Given task: Extract, unchanged, each line of the listing below from its first line through the line that contains "return BUCKLE_END + 0.5 - 0.036 * z", inclusive, and nothing else.

___

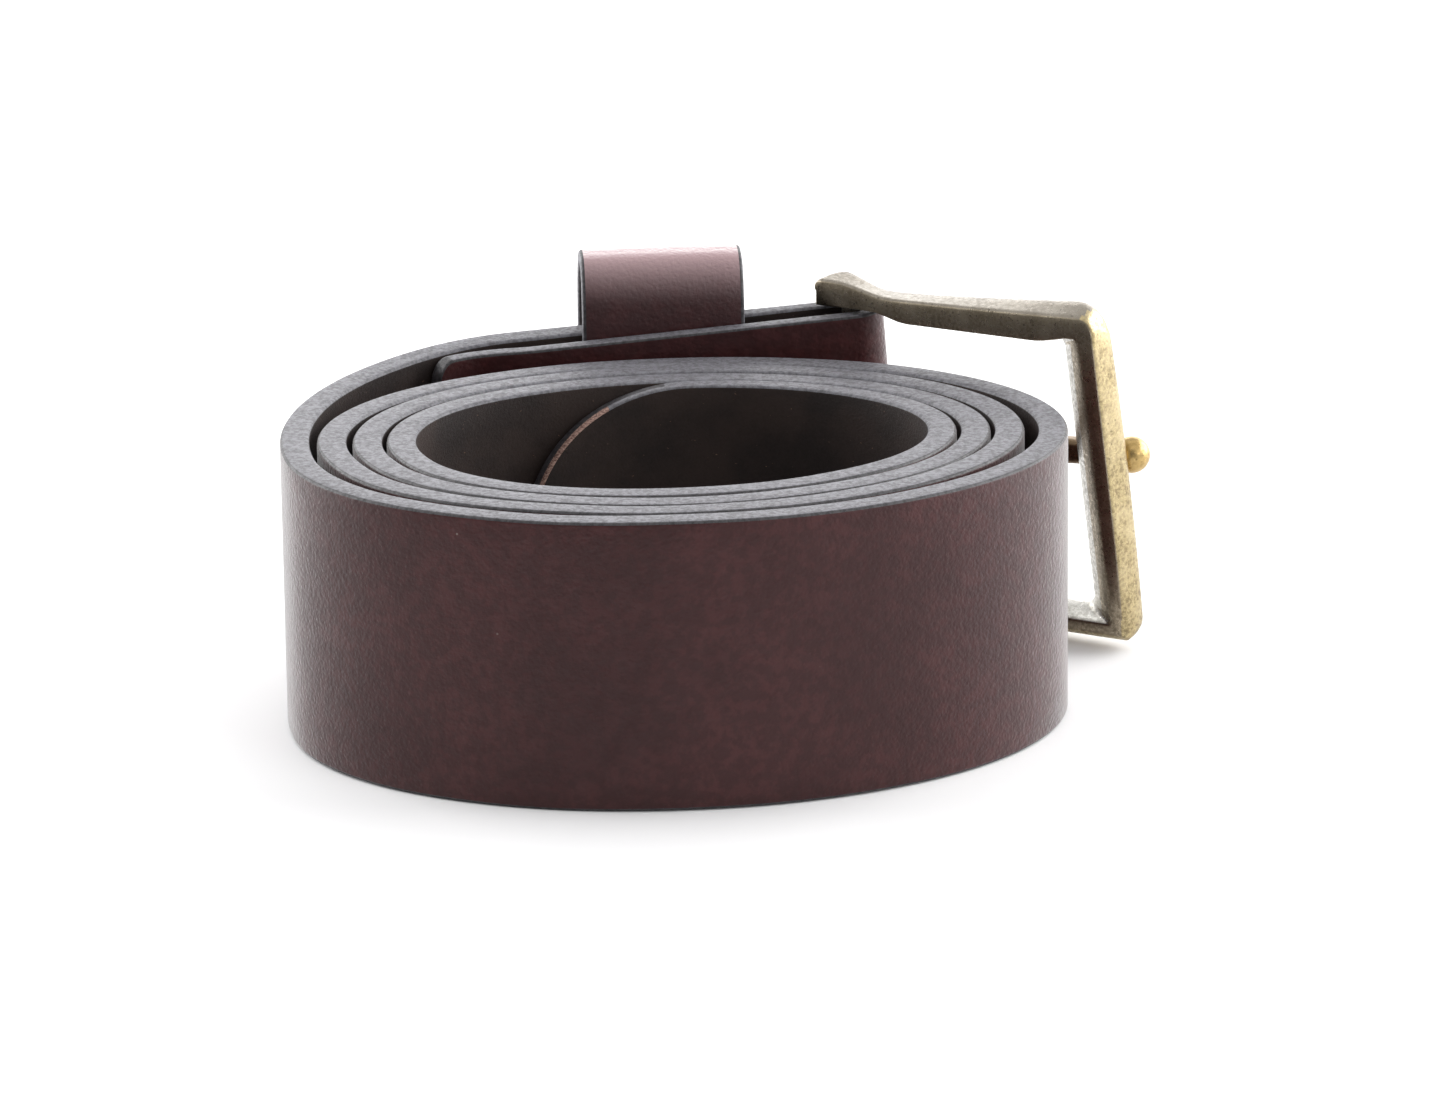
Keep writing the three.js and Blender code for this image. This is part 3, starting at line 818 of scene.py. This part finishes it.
def driver_slot(face):
    """Cutter for a screwdriver slot, through the top of a head whose face is at this height."""
    half_length = SCREW_HEAD * 1.2
    half_gap = 0.45
    low = face - 0.5
    high = face + 0.6
    outline = [(-half_length, -half_gap), (half_length, -half_gap),
               (half_length, half_gap), (-half_length, half_gap)]
    rings = [[Vector((x, height, z)) for x, z in outline] for height in (low, high)]
    return facing_out(make_object("driver_slot", *skin(rings)))


def make_screws():
    """Each pair: a domed post from the grain side and a slotted screw from the inside."""
    for where, distance in SCREW_PLACES.items():
        outside, inside = screw_stack(distance)
        centre, along, across, out = main_frame(FOLD_START - distance)
        basis = (along, out, across)
        post = [(SCREW_POST, GAP - inside), (SCREW_POST, outside)] + domed_head(outside, 1)
        post_object = place(lathe(f"post_{where}", post), basis, centre)
        finish_piece(post_object, "strap", (BRASS,), replaces=(f"screw_post_{where}",))
        screw = [(SCREW_SHANK, GAP - inside), (SCREW_SHANK, -inside)] + domed_head(-inside, -1)
        screw_object = lathe(f"screw_head_{where}", screw)
        combine(screw_object, driver_slot(-inside - SCREW_HEAD_THICKNESS), "DIFFERENCE")
        place(screw_object, basis, centre)
        finish_piece(screw_object, "strap", (BRASS,), 35, (f"screw_{where}",))


# ---- The buckle ------------------------------------------------------------------------------------

def buckle_basis():
    tilt = Matrix.Rotation(-BAR_TILT, 3, FOLD_OUT)
    along = tilt @ FOLD_ALONG
    bar = tilt @ FOLD_ACROSS
    yaw = Matrix.Rotation(-BUCKLE_YAW, 3, bar)
    x = yaw @ along
    y = yaw @ FOLD_OUT
    origin = BAR_CENTRE + FOLD_ACROSS * BUCKLE_RAISED - FOLD_ALONG * BAR_SET_BACK
    return (x, y, bar), origin


def end_at(z):
    """Outer side of the end bar, which leans: it stands further out at its lower end."""
    return BUCKLE_END + 0.5 - 0.036 * z


def rail_height(x, front, lower):
    """How far a rail reaches from the middle: a heel at one end, a waist, and a flare at the other.

    The heel and the flare are larger on the frame's face (front 1) than on its back (front 0).
    """
    flare = 2.1 * (max(0, x - 7) / 30) ** 1.3 - 0.75
    if lower:
        back = RAIL_WAIST + 0.3 * smooth((4 - x) / 6.5)
        face = RAIL_WAIST + 0.5 * smooth((3.4 - x) / 6.8) + 0.55 * smooth((x - 10) / 26)
    else:
        back = RAIL_WAIST - 0.05 + 1.6 * smooth((8 - x) / 9) + 0.4 * flare
        face = RAIL_WAIST + 2.3 * smooth((5.5 - x) / 8.5) + flare
    return mix(back, face, smooth(front * 1.2))


def half_outline(front, inset, lower):
    """One rail's outer outline at a depth, from the middle of the heel's end to the end corner."""
    corner = mix(0.9, 3.0, smooth(front)) if lower else mix(2.2, 4.4, smooth(front))
    heel_corner = mix(1.2, 1.8 if lower else 3.0, smooth(front))
    heel_top = rail_height(HEEL_END + heel_corner, front, lower) - inset
    points = []
    for i in range(CORNER_STEPS):
        angle = math.pi / 2 * i / CORNER_STEPS
        x = HEEL_END + inset + heel_corner * (1 - math.cos(angle))
        points.append((x, heel_top - heel_corner * (1 - math.sin(angle))))
    end = end_at(-BUCKLE_HALF_HEIGHT if lower else BUCKLE_HALF_HEIGHT)
    start = HEEL_END + heel_corner + inset
    finish = end - corner
    for i in range(RAIL_STEPS):
        x = mix(start, finish, i / RAIL_STEPS)
        points.append((x, rail_height(x, front, lower) - inset))
    high = rail_height(finish, front, lower)
    reach = corner - inset
    for i in range(CORNER_STEPS):
        angle = math.pi / 2 * i / CORNER_STEPS
        points.append((finish + reach * math.sin(angle), high - corner + reach * math.cos(angle)))
    return points, high - corner


def outer_side(front, inset, lower_inset):
    """The frame's outer outline at a depth, from the upper rail's heel round to the lower rail's."""
    upper, high = half_outline(front, inset, False)
    lower, low = half_outline(front, lower_inset, True)
    bar = []
    for i in range(END_STEPS + 1):
        z = mix(high, -low, i / END_STEPS)
        bow = 0.5 * smooth(front * 1.3) * (1 - (z / BUCKLE_HALF_HEIGHT) ** 2)
        bar.append((end_at(z) - mix(inset, lower_inset, (i / END_STEPS) ** 6) + bow, z))
    return upper + bar + [(x, -z) for x, z in reversed(lower)]


def inner_side(front, inset):
    """The opening's outline at a depth, with as many points as the outer one, in the same order."""
    bar_width = END_BAR_WIDTH + END_BAR_SLOPE * math.sin(math.pi / 2 * min(1, front))
    corner = mix(0.7, 1.8, smooth(front))
    heel = HEEL_END + inset
    halves = []
    for side in (1, -1):
        end = end_at(side * BUCKLE_HALF_OPENING) - bar_width + inset
        deepest = UPPER_SAG if side > 0 else LOWER_SAG * front
        half = []
        count = CORNER_STEPS + RAIL_STEPS
        for i in range(count):
            x = mix(heel, end - corner, i / count)
            sag = deepest * smooth((x - 4.5) / 6) * smooth((38 - x) / 8)
            half.append((x, BUCKLE_HALF_OPENING + inset - sag))
        for i in range(CORNER_STEPS):
            angle = math.pi / 2 * i / CORNER_STEPS
            half.append((end - corner + corner * math.sin(angle),
                         half[count - 1][1] - corner + corner * math.cos(angle)))
        halves.append([(x, side * z) for x, z in half])
    high = halves[0][-1][1]
    low = halves[1][-1][1]
    bar = []
    for i in range(END_STEPS + 1):
        z = mix(high, low, i / END_STEPS)
        bar.append((end_at(z) - bar_width + inset, z))
    return halves[0] + bar + list(reversed(halves[1]))


def buckle_region(centre, normal):
    """Index of the frame's brass copy, chosen by which way a face points, as painted light: greyer rail
    tops facing up and golden end and other faces (painted reflection), darker back (painted shade),
    pale inner walls (painted reflection).
    """
    rail, golden, back, inner = range(4)
    # back faces: the darker copy, painted shade
    if normal.y < -0.8:
        return back
    inside = abs(centre.z) < BUCKLE_HALF_OPENING + 0.4 and centre.x < end_at(centre.z) - 1.8
    # inner walls: the pale copy, painted reflection
    if inside and normal.y < 0.7:
        return inner
    # rail tops facing up: the greyer copy; all other faces golden: painted reflection
    return rail if normal.z > 0.5 and centre.x < BUCKLE_END - 2.2 else golden


def make_frame():
    """The frame is skinned over outlines at several depths: out along its face and back inside it.

    An outer level is (depth, upper inset, lower inset), and an inner one is (depth, inset).
    """
    half = BUCKLE_DEPTH / 2
    outer_levels = [(-half, 0.42, 0.95), (-half + 0.10, 0.20, 0.84), (-half + 0.28, 0.07, 0.66),
                    (-half + 0.55, 0, 0.42), (-half + 1.0, 0, 0.08), (0, 0, 0), (half - 1.7, 0, 0),
                    (half - 0.9, 0.10, 0.10), (half - 0.4, 0.38, 0.38), (half - 0.1, 0.85, 0.85),
                    (half, 1.3, 1.3)]
    inner_levels = [(half, 0.75), (half - 0.12, 0.35), (half - 0.45, 0.08), (half - 1.0, 0),
                    (0.6, 0), (-0.3, 0), (-1.1, 0), (-half + 0.8, 0), (-half + 0.3, 0.03),
                    (-half + 0.08, 0.14), (-half, 0.34)]
    loops = []
    for y, inset, lower_inset in outer_levels:
        outline = outer_side((y + half) / BUCKLE_DEPTH, inset, lower_inset)
        loops.append([(x, y, z) for x, z in outline])
    for y, inset in inner_levels:
        loops.append([(x, y, z) for x, z in inner_side((y + half) / BUCKLE_DEPTH, inset)])
    rings = [[Vector(loop[i]) for loop in loops] for i in range(len(loops[0]))]
    buckle = facing_out(make_object("buckle_body", *skin(rings)))
    finish_piece(buckle, "buckle", (BRASS, GOLDEN, BACK_PAINTED_SHADE, INNER_PAINTED_REFLECTION), 42, ("buckle_frame",))
    for polygon in buckle.data.polygons:
        polygon.material_index = buckle_region(polygon.center, polygon.normal)
    basis, origin = buckle_basis()
    return place(buckle, basis, origin)


def make_bar():
    """The rod in the heel, with bevelled ends."""
    bevel = 0.4
    profile = [(-BAR_HALF, BAR_RADIUS - bevel), (-BAR_HALF + bevel, BAR_RADIUS),
               (BAR_HALF - bevel, BAR_RADIUS), (BAR_HALF, BAR_RADIUS - bevel)]
    rings = [level_ring(circle(0, radius, 32), z) for z, radius in profile]
    bar = facing_out(make_object("bar_rod", *skin(rings)))
    basis, origin = buckle_basis()
    place(bar, basis, origin)
    return finish_piece(bar, "buckle", (BRASS,), replaces=("heel_bar",))


def spline(points, t):
    """A smooth curve through the points, t running from 0 to 1."""
    spans = len(points) - 1
    i = min(int(t * spans), spans - 1)
    u = t * spans - i
    p1, p2 = points[i], points[i + 1]
    p0 = points[i - 1] if i > 0 else p1 * 2 - p2
    p3 = points[i + 2] if i + 2 <= spans else p2 * 2 - p1
    return (p1 * 2 + (p2 - p0) * u + (p0 * 2 - p1 * 5 + p2 * 4 - p3) * u * u
            + (p1 * 3 - p0 - p2 * 3 + p3) * u ** 3) / 2


def prong_shank():
    """The prong from its eye to its ball tip: a soft-cornered bar that narrows to a neck."""
    bore = BAR_RADIUS + GAP
    middle = bore + PRONG_EYE_WALL / 2
    rest = BUCKLE_DEPTH / 2 + GAP + PRONG_THICKNESS / 2
    ball = BUCKLE_DEPTH / 2 + GAP + PRONG_BALL
    lean = Vector((0, 0, PRONG_LEAN))
    line = [Vector((0, middle, 0)), Vector((PRONG_REACH * 0.3, middle + 1.1, 0)),
            Vector((PRONG_REACH * 0.7, rest + 0.5, 0)) + lean * 0.45,
            Vector((PRONG_REACH - PRONG_BALL * 0.8, ball, 0)) + lean * 0.95]
    rings = []
    for i in range(41):
        t = i / 40
        here = spline(line, t)
        ahead = (spline(line, min(1, t + 0.01)) - spline(line, max(0, t - 0.01))).normalized()
        side = Vector((-ahead.y, ahead.x, 0))
        wide = PRONG_WIDTH / 2 * mix(1, 0.80, smooth((t - 0.1) / 0.9))
        thick = PRONG_THICKNESS / 2 * mix(0.88, 0.80, smooth((t - 0.5) / 0.5))
        section = rounded_rectangle(wide, thick, min(wide, thick) * 0.72, 2, 1, 5)
        rings.append([here + UP * u + side * v for u, v in section])
    return facing_out(make_object("prong_piece", *skin(rings)))


def prong_ball():
    centre = Vector((PRONG_REACH, BUCKLE_DEPTH / 2 + GAP + PRONG_BALL, PRONG_LEAN))
    rings = []
    for i in range(1, 24):
        angle = math.pi * i / 24
        x = -PRONG_BALL * math.cos(angle)
        outline = circle(0, PRONG_BALL * math.sin(angle), 40)
        rings.append([centre + Vector((x, y, z)) for y, z in outline])
    return facing_out(make_object("prong_ball", *skin(rings)))


def prong_eye():
    """The rolled eye that turns on the bar, its edges softened."""
    bore = BAR_RADIUS + GAP
    half = PRONG_WIDTH / 2
    middle = bore + PRONG_EYE_WALL / 2
    section = rounded_rectangle(half, PRONG_EYE_WALL / 2, 0.45, 3, 1)
    rings = []
    for i in range(48):
        angle = 2 * math.pi * i / 48
        away = Vector((math.cos(angle), math.sin(angle), 0))
        rings.append([away * (middle + v) + UP * u for u, v in section])
    return facing_out(make_object("prong_eye", *skin(rings, closed=True)))


def make_prong():
    prong = combine(prong_shank(), prong_ball(), "UNION")
    bore = facing_out(make_object("prong_bore", *prism(circle(0, PRONG_BORE, 48), -8, 8)))
    combine(prong, bore, "DIFFERENCE")
    combine(prong, prong_eye(), "UNION")
    finish_piece(prong, "prong", (TIP_BRASS, SHANK_PAINTED_SHADE), 45, ("prong",))
    for polygon in prong.data.polygons:
        # the darker shank copy is painted shade; faces from 4 mm before the ball's centre onward keep
        # the tip brass
        polygon.material_index = 1 if polygon.center.x < PRONG_REACH - 4 else 0
    basis, origin = buckle_basis()
    return place(prong, basis, origin + FOLD_ACROSS * PRONG_RISE)


# ---- Table, light and camera -----------------------------------------------------------------------

def make_table():
    """A large flat sheet in metres, a hair below the part's own ground."""
    size = 4.0
    count = 8
    row = count + 1
    vertices = [((i / count - 0.5) * size, (j / count - 0.5) * size, 0)
                for i in range(row) for j in range(row)]
    faces = [(i * row + j, (i + 1) * row + j, (i + 1) * row + j + 1, i * row + j + 1)
             for i in range(count) for j in range(count)]
    table = make_object("table", vertices, faces)
    table.location.z = -0.00005
    table.data.materials.append(table_top())


def add_softbox(name, location, target, size, power):
    light = bpy.data.lights.new(name, "AREA")
    light.shape = "RECTANGLE"
    light.size, light.size_y = size
    light.energy = power
    lamp = bpy.data.objects.new(name, light)
    lamp.location = location
    lamp.rotation_mode = "QUATERNION"
    lamp.rotation_quaternion = (Vector(target) - Vector(location)).to_track_quat("-Z", "Y")
    bpy.context.scene.collection.objects.link(lamp)


def make_light():
    """A pale world and five soft boxes; places and sizes are in metres, powers in watts."""
    world = bpy.data.worlds.new("studio")
    world.use_nodes = True
    background = world.node_tree.nodes["Background"]
    background.inputs["Color"].default_value = (0.97, 0.985, 1.0, 1)
    background.inputs["Strength"].default_value = 0.35
    bpy.context.scene.world = world
    add_softbox("overhead", (0, 0.0, 0.75), (0, 0, 0), (1.3, 1.4), 4.6)
    add_softbox("backdrop", (0, 0.85, 0.33), (0, 0, 0.03), (1.7, 0.6), 8.0)
    add_softbox("left_side", (-0.68, 0.28, 0.30), (0, 0, 0.03), (0.7, 0.55), 6.5)
    add_softbox("right_side", (0.68, 0.22, 0.30), (0, 0, 0.03), (0.8, 0.55), 8.6)
    add_softbox("front_right", (0.68, -0.62, 0.42), (0, 0, 0.03), (0.5, 0.5), 1.8)


def make_camera():
    """Looks along the photograph's line of sight, through a long lens."""
    pitch = math.radians(16.644)
    roll = math.radians(-0.676)
    forward = Vector((0, math.cos(pitch), -math.sin(pitch)))
    upward = Vector((0, math.sin(pitch), math.cos(pitch)))
    right = Vector((1, 0, 0))
    camera_x = right * math.cos(roll) + upward * math.sin(roll)
    camera_y = upward * math.cos(roll) - right * math.sin(roll)
    data = bpy.data.cameras.new("camera")
    data.lens = 185.58
    data.sensor_width = 36
    data.clip_start = 0.05
    data.clip_end = 20
    camera = bpy.data.objects.new("camera", data)
    turn = Matrix((camera_x, camera_y, -forward)).transposed()
    spot = (Vector((5.75, -933.57, 301.23)) + COIL_CENTRE) * MM
    camera.matrix_world = Matrix.Translation(spot) @ turn.to_4x4()
    bpy.context.scene.collection.objects.link(camera)
    bpy.context.scene.camera = camera


make_strap()
make_keeper()
make_screws()
make_frame()
make_bar()
make_prong()
make_table()
make_light()
make_camera()
bpy.context.scene.view_settings.view_transform = "Standard"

___

Problem solution:
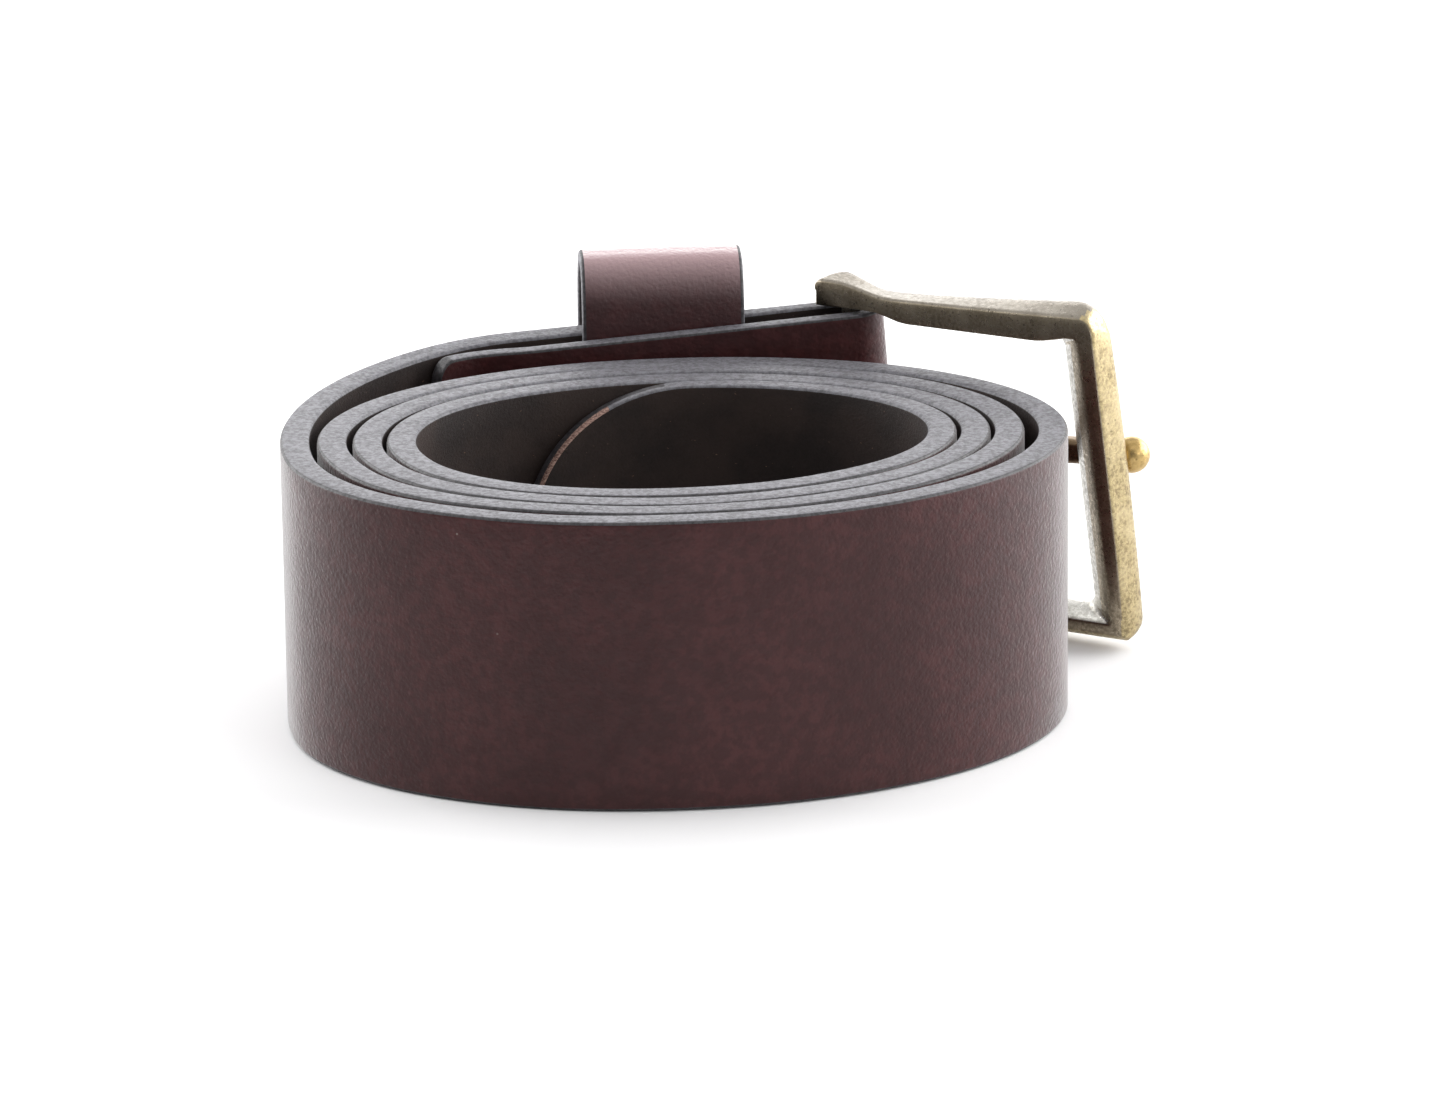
Keep writing the three.js and Blender code for this image. This is part 3, starting at line 818 of scene.py. This part finishes it.
def driver_slot(face):
    """Cutter for a screwdriver slot, through the top of a head whose face is at this height."""
    half_length = SCREW_HEAD * 1.2
    half_gap = 0.45
    low = face - 0.5
    high = face + 0.6
    outline = [(-half_length, -half_gap), (half_length, -half_gap),
               (half_length, half_gap), (-half_length, half_gap)]
    rings = [[Vector((x, height, z)) for x, z in outline] for height in (low, high)]
    return facing_out(make_object("driver_slot", *skin(rings)))


def make_screws():
    """Each pair: a domed post from the grain side and a slotted screw from the inside."""
    for where, distance in SCREW_PLACES.items():
        outside, inside = screw_stack(distance)
        centre, along, across, out = main_frame(FOLD_START - distance)
        basis = (along, out, across)
        post = [(SCREW_POST, GAP - inside), (SCREW_POST, outside)] + domed_head(outside, 1)
        post_object = place(lathe(f"post_{where}", post), basis, centre)
        finish_piece(post_object, "strap", (BRASS,), replaces=(f"screw_post_{where}",))
        screw = [(SCREW_SHANK, GAP - inside), (SCREW_SHANK, -inside)] + domed_head(-inside, -1)
        screw_object = lathe(f"screw_head_{where}", screw)
        combine(screw_object, driver_slot(-inside - SCREW_HEAD_THICKNESS), "DIFFERENCE")
        place(screw_object, basis, centre)
        finish_piece(screw_object, "strap", (BRASS,), 35, (f"screw_{where}",))


# ---- The buckle ------------------------------------------------------------------------------------

def buckle_basis():
    tilt = Matrix.Rotation(-BAR_TILT, 3, FOLD_OUT)
    along = tilt @ FOLD_ALONG
    bar = tilt @ FOLD_ACROSS
    yaw = Matrix.Rotation(-BUCKLE_YAW, 3, bar)
    x = yaw @ along
    y = yaw @ FOLD_OUT
    origin = BAR_CENTRE + FOLD_ACROSS * BUCKLE_RAISED - FOLD_ALONG * BAR_SET_BACK
    return (x, y, bar), origin


def end_at(z):
    """Outer side of the end bar, which leans: it stands further out at its lower end."""
    return BUCKLE_END + 0.5 - 0.036 * z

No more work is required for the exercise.